When I first heard about that kid being inundated with college mail I started to panic. Sure, my son was getting emails and brochures from schools but we weren’t buried in mail!

Then a friend pointed out that my son probably didn’t check the box on the ACT application that allows schools to send him materials.

It took everything in me not to find his login and check that damn box. Who knows what schools would send him brochures?! Then I would feel wanted!

Uhm, did I say I? I meant he. He will feel wanted. That’s right – this has nothing whatsoever to do with me.

And just like that I get sucked into this ugly place where I start to feel bad about my kid’s prospects even though he is doing really well.

When I am able to step off the habitrail of college craziness, I realize that I don’t actually care that my son is not looking at an Ivy League school. Contrary to what my neighbors say not everyone will attend a top tier school nor should they. It reminds me of something that author and psychologist, Madeline Levine said in the documentary, “Race to Nowhere.” I’m paraphrasing here but she pointed out that when we were growing up (I’m speaking as a 40-something here) we knew that some kids would go to Harvard…now everyone thinks they are.

My son would not thrive at a highly rigorous university—for a dozen reasons (and no, I’m not trying to rationalize anything). My oldest is not an academic. He does not love to study. You will never catch him researching some random topic or reading the encyclopedia for fun (yes, that is what I used to do and yes, I am a total dork).
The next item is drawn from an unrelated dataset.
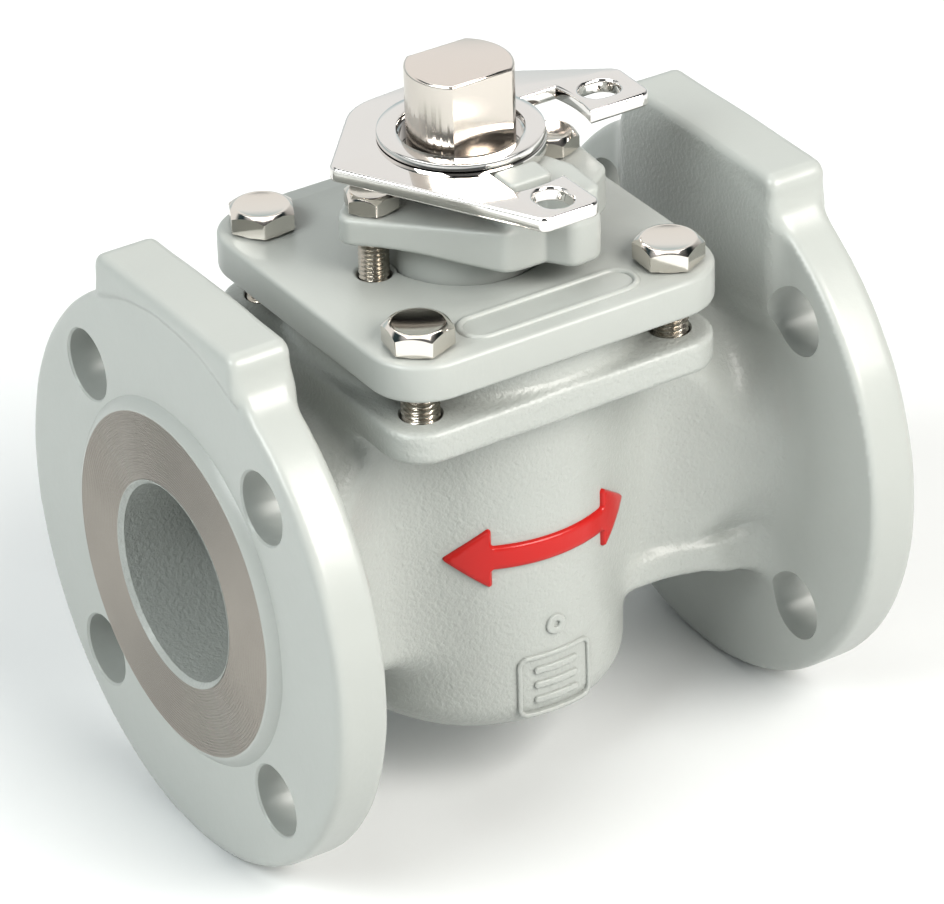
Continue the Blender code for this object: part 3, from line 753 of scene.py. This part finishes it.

But sometimes you realize that your kid is not you and they have other tremendous skills that are worth encouraging.

For instance, my oldest is highly adept at bringing disparate groups of people together and creating amazing connections between people. And—in what I view as his greatest skill—he has an uncanny ability to get other people to do things for him. Just the other day I told him that he couldn’t go out until he shoveled our sidewalks. Fifteen minutes later two of his friends showed up at our door with shovels in hand and helped him clear the snow.

I guarantee they can’t teach that in college. Ivy League schools be damned.